Bayesian Methods for Unsupervised Language Learning


July 16, 2007


Sharon Goldwater




Unsupervised learning of linguistic structure is a difficult task. Frequently, standard techniques such as maximum-likelihood estimation yield poor results or are simply inappropriate (as when the class of models under consideration includes models of varying complexity). In this talk, I discuss how Bayesian statistical methods can be applied to the problem of unsupervised language learning to develop principled model-based systems and improve results. I first present some work on word segmentation, showing that maximum-likelihood estimation is inappropriate for this task and discussing a nonparametric Bayesian modeling solution.
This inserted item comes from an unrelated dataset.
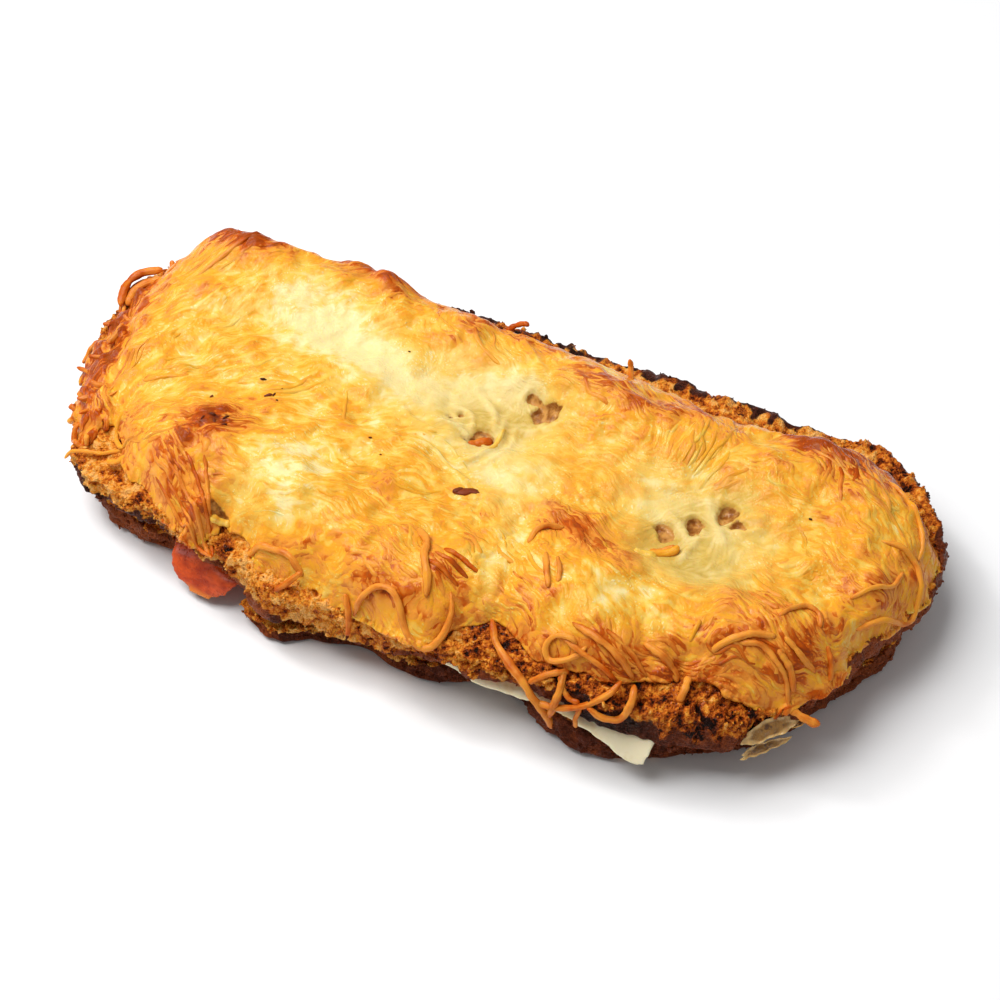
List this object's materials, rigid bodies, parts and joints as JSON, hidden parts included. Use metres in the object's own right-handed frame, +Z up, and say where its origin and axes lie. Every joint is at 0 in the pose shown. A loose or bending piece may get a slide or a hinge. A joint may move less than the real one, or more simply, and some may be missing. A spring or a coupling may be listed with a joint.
{
  "type": "croque monsieur",
  "caption": "Long open-crusted toasted sandwich: country bread with ham and sliced cheese inside and a thick browned blanket of melted grated cheese on top.",
  "frame": {"origin": "middle of the box on the plane of the flat underside", "axes": "+Z up, +X along the length towards the rounded end, +Y towards the straight base crust of the loaf"},
  "size_m": [0.2448, 0.1172, 0.0405],
  "materials": {
    "bottom_bread": "rough toasted crumb and dark crust; matte_plastic stands in for bread",
    "ham": "moist cooked ham; gloss_plastic stands in for meat",
    "cheese_slice": "soft smooth sliced cheese; gloss_plastic stands in for cheese",
    "top_bread": "rough toasted crumb and charred crust; matte_plastic stands in for bread",
    "melted_cheese": "browned melted shreds with an oily sheen; gloss_plastic stands in for cheese",
    "crisp_lip": "thin crisp fried cheese; gloss_plastic stands in for cheese"
  },
  "bodies": {
    "root": {"bottom_bread": "bottom_bread", "ham": "ham", "cheese_slice": "cheese_slice", "top_bread": "top_bread", "melted_cheese": "melted_cheese", "crisp_lip": "crisp_lip"}
  },
  "joints": []
}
I then argue, using part-of-speech tagging as an example, that a Bayesian approach provides advantages even when maximum-likelihood (or maximum a posteriori) estimation is possible. I conclude by discussing some of the challenges that remain in pursuing a Bayesian approach to language learning.


Sharon Goldwater

Sharon Goldwater is a postdoctoral scholar in the linguistics department at Stanford University, where she works with Dan Jurafsky, Chris Manning, and others in the Stanford natural language processing group. Her research focuses on unsupervised learning and computer modeling of language acquisition, particularly phonology and morphology. She completed her master’s degree in computer science in 2005 and her Ph.D. in linguistics in 2006, both from Brown University. Prior to graduate school, she worked as a researcher in the Artificial Intelligence Laboratory at SRI International. In addition to her work on unsupervised language learning, she has published papers on machine translation, statistical parsing, and human-computer dialogue systems.